■ YOUR OBJECTIVE ■
Reproduce each line exactly. Skip none.
○ ○ ○
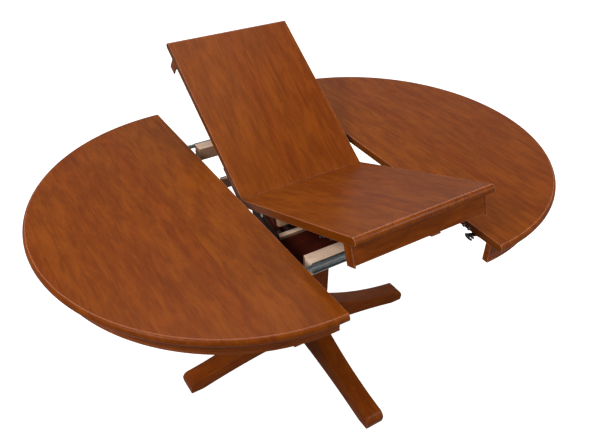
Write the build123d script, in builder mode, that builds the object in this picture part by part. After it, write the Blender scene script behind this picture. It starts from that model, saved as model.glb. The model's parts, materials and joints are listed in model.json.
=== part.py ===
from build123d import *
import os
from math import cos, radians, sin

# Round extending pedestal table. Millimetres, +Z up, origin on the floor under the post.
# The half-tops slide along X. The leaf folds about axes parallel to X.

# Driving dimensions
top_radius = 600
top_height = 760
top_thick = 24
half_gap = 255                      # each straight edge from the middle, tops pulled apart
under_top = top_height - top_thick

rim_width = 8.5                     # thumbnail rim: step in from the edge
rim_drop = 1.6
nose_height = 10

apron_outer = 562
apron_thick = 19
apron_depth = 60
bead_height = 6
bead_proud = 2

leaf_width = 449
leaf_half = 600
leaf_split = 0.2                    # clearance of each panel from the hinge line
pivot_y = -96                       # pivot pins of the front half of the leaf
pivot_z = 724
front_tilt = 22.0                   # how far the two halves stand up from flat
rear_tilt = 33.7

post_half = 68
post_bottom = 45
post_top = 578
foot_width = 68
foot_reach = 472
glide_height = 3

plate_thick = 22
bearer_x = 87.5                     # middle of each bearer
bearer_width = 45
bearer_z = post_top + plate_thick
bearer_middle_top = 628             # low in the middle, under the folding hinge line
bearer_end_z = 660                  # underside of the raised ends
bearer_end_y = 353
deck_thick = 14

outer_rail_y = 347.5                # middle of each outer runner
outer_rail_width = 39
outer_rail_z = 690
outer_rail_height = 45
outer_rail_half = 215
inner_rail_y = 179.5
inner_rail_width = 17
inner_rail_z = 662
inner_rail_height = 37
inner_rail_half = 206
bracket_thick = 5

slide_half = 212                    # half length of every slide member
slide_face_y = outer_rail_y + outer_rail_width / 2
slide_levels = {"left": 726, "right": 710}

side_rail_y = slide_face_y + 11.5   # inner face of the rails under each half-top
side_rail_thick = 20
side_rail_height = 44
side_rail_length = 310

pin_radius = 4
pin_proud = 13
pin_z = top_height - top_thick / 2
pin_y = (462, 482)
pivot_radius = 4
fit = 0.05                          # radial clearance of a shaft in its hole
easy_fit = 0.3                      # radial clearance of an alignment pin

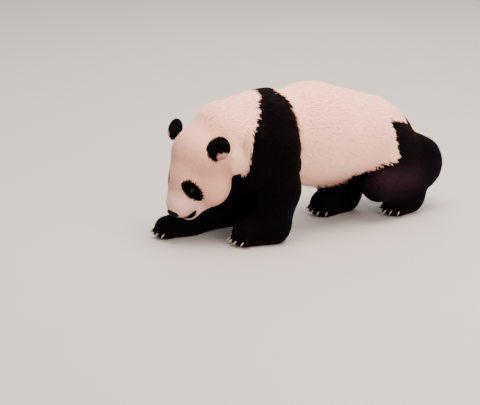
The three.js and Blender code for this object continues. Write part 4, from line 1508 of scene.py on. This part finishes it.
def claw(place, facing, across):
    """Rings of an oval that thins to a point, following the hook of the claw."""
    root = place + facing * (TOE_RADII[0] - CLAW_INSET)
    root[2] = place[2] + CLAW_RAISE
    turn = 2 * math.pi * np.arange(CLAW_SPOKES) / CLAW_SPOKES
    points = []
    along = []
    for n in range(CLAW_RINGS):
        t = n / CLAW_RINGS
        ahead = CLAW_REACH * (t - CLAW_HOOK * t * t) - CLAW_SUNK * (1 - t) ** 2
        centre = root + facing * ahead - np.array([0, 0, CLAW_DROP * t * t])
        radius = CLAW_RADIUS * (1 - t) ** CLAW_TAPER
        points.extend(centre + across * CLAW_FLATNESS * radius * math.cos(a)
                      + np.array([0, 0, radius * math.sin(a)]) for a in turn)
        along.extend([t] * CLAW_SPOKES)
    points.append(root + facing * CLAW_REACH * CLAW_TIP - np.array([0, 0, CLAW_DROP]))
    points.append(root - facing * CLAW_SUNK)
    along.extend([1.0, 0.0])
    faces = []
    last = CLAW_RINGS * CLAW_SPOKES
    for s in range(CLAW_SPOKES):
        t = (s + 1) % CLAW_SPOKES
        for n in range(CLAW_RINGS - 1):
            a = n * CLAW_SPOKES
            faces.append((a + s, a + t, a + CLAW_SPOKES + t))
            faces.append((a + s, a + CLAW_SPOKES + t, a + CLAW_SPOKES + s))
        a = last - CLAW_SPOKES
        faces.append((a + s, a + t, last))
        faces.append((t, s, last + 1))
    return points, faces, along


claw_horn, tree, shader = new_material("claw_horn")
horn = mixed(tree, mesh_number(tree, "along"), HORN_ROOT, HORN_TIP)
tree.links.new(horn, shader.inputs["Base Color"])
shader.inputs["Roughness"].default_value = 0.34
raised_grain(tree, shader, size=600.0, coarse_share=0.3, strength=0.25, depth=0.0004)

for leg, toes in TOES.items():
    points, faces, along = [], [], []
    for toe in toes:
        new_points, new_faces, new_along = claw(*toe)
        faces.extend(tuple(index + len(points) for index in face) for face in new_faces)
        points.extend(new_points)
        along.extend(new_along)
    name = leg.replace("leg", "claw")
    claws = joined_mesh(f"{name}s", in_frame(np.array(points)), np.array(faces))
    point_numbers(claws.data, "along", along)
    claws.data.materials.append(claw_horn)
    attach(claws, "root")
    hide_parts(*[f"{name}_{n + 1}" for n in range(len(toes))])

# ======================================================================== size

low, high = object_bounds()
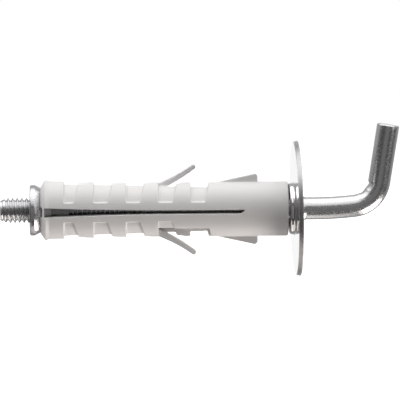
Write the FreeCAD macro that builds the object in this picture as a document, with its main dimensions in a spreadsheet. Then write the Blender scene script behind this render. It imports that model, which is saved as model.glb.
○ ○ ○
■ EXERCISE SOLUTION ■
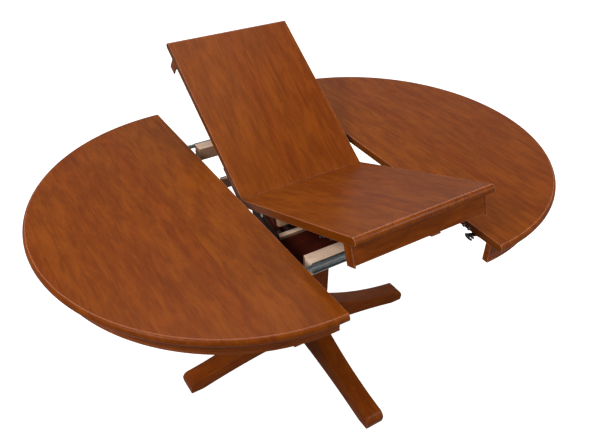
Write the build123d script, in builder mode, that builds the object in this picture part by part. After it, write the Blender scene script behind this picture. It starts from that model, saved as model.glb. The model's parts, materials and joints are listed in model.json.
=== part.py ===
from build123d import *
import os
from math import cos, radians, sin

# Round extending pedestal table. Millimetres, +Z up, origin on the floor under the post.
# The half-tops slide along X. The leaf folds about axes parallel to X.

# Driving dimensions
top_radius = 600
top_height = 760
top_thick = 24
half_gap = 255                      # each straight edge from the middle, tops pulled apart
under_top = top_height - top_thick

rim_width = 8.5                     # thumbnail rim: step in from the edge
rim_drop = 1.6
nose_height = 10

apron_outer = 562
apron_thick = 19
apron_depth = 60
bead_height = 6
bead_proud = 2

leaf_width = 449
leaf_half = 600
leaf_split = 0.2                    # clearance of each panel from the hinge line
pivot_y = -96                       # pivot pins of the front half of the leaf
pivot_z = 724
front_tilt = 22.0                   # how far the two halves stand up from flat
rear_tilt = 33.7

post_half = 68
post_bottom = 45
post_top = 578
foot_width = 68
foot_reach = 472
glide_height = 3

plate_thick = 22
bearer_x = 87.5                     # middle of each bearer
bearer_width = 45
bearer_z = post_top + plate_thick
bearer_middle_top = 628             # low in the middle, under the folding hinge line
bearer_end_z = 660                  # underside of the raised ends
bearer_end_y = 353
deck_thick = 14

outer_rail_y = 347.5                # middle of each outer runner
outer_rail_width = 39
outer_rail_z = 690
outer_rail_height = 45
outer_rail_half = 215
inner_rail_y = 179.5
inner_rail_width = 17
inner_rail_z = 662
inner_rail_height = 37
inner_rail_half = 206
bracket_thick = 5

slide_half = 212                    # half length of every slide member
slide_face_y = outer_rail_y + outer_rail_width / 2
slide_levels = {"left": 726, "right": 710}

side_rail_y = slide_face_y + 11.5   # inner face of the rails under each half-top
side_rail_thick = 20
side_rail_height = 44
side_rail_length = 310

pin_radius = 4
pin_proud = 13
pin_z = top_height - top_thick / 2
pin_y = (462, 482)
pivot_radius = 4
fit = 0.05                          # radial clearance of a shaft in its hole
easy_fit = 0.3                      # radial clearance of an alignment pin

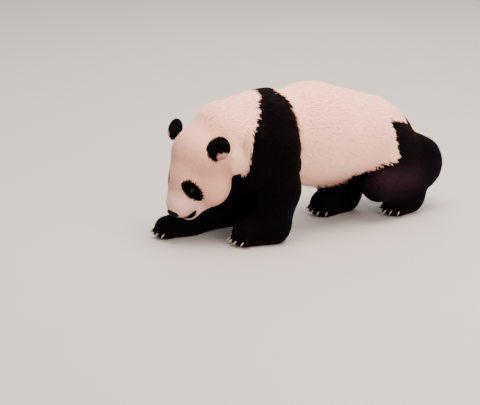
The three.js and Blender code for this object continues. Write part 4, from line 1508 of scene.py on. This part finishes it.
def claw(place, facing, across):
    """Rings of an oval that thins to a point, following the hook of the claw."""
    root = place + facing * (TOE_RADII[0] - CLAW_INSET)
    root[2] = place[2] + CLAW_RAISE
    turn = 2 * math.pi * np.arange(CLAW_SPOKES) / CLAW_SPOKES
    points = []
    along = []
    for n in range(CLAW_RINGS):
        t = n / CLAW_RINGS
        ahead = CLAW_REACH * (t - CLAW_HOOK * t * t) - CLAW_SUNK * (1 - t) ** 2
        centre = root + facing * ahead - np.array([0, 0, CLAW_DROP * t * t])
        radius = CLAW_RADIUS * (1 - t) ** CLAW_TAPER
        points.extend(centre + across * CLAW_FLATNESS * radius * math.cos(a)
                      + np.array([0, 0, radius * math.sin(a)]) for a in turn)
        along.extend([t] * CLAW_SPOKES)
    points.append(root + facing * CLAW_REACH * CLAW_TIP - np.array([0, 0, CLAW_DROP]))
    points.append(root - facing * CLAW_SUNK)
    along.extend([1.0, 0.0])
    faces = []
    last = CLAW_RINGS * CLAW_SPOKES
    for s in range(CLAW_SPOKES):
        t = (s + 1) % CLAW_SPOKES
        for n in range(CLAW_RINGS - 1):
            a = n * CLAW_SPOKES
            faces.append((a + s, a + t, a + CLAW_SPOKES + t))
            faces.append((a + s, a + CLAW_SPOKES + t, a + CLAW_SPOKES + s))
        a = last - CLAW_SPOKES
        faces.append((a + s, a + t, last))
        faces.append((t, s, last + 1))
    return points, faces, along


claw_horn, tree, shader = new_material("claw_horn")
horn = mixed(tree, mesh_number(tree, "along"), HORN_ROOT, HORN_TIP)
tree.links.new(horn, shader.inputs["Base Color"])
shader.inputs["Roughness"].default_value = 0.34
raised_grain(tree, shader, size=600.0, coarse_share=0.3, strength=0.25, depth=0.0004)

for leg, toes in TOES.items():
    points, faces, along = [], [], []
    for toe in toes:
        new_points, new_faces, new_along = claw(*toe)
        faces.extend(tuple(index + len(points) for index in face) for face in new_faces)
        points.extend(new_points)
        along.extend(new_along)
    name = leg.replace("leg", "claw")
    claws = joined_mesh(f"{name}s", in_frame(np.array(points)), np.array(faces))
    point_numbers(claws.data, "along", along)
    claws.data.materials.append(claw_horn)
    attach(claws, "root")
    hide_parts(*[f"{name}_{n + 1}" for n in range(len(toes))])

# ======================================================================== size

low, high = object_bounds()
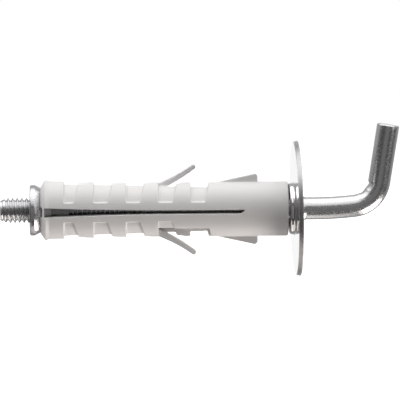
Write the FreeCAD macro that builds the object in this picture as a document, with its main dimensions in a spreadsheet. Then write the Blender scene script behind this render. It imports that model, which is saved as model.glb.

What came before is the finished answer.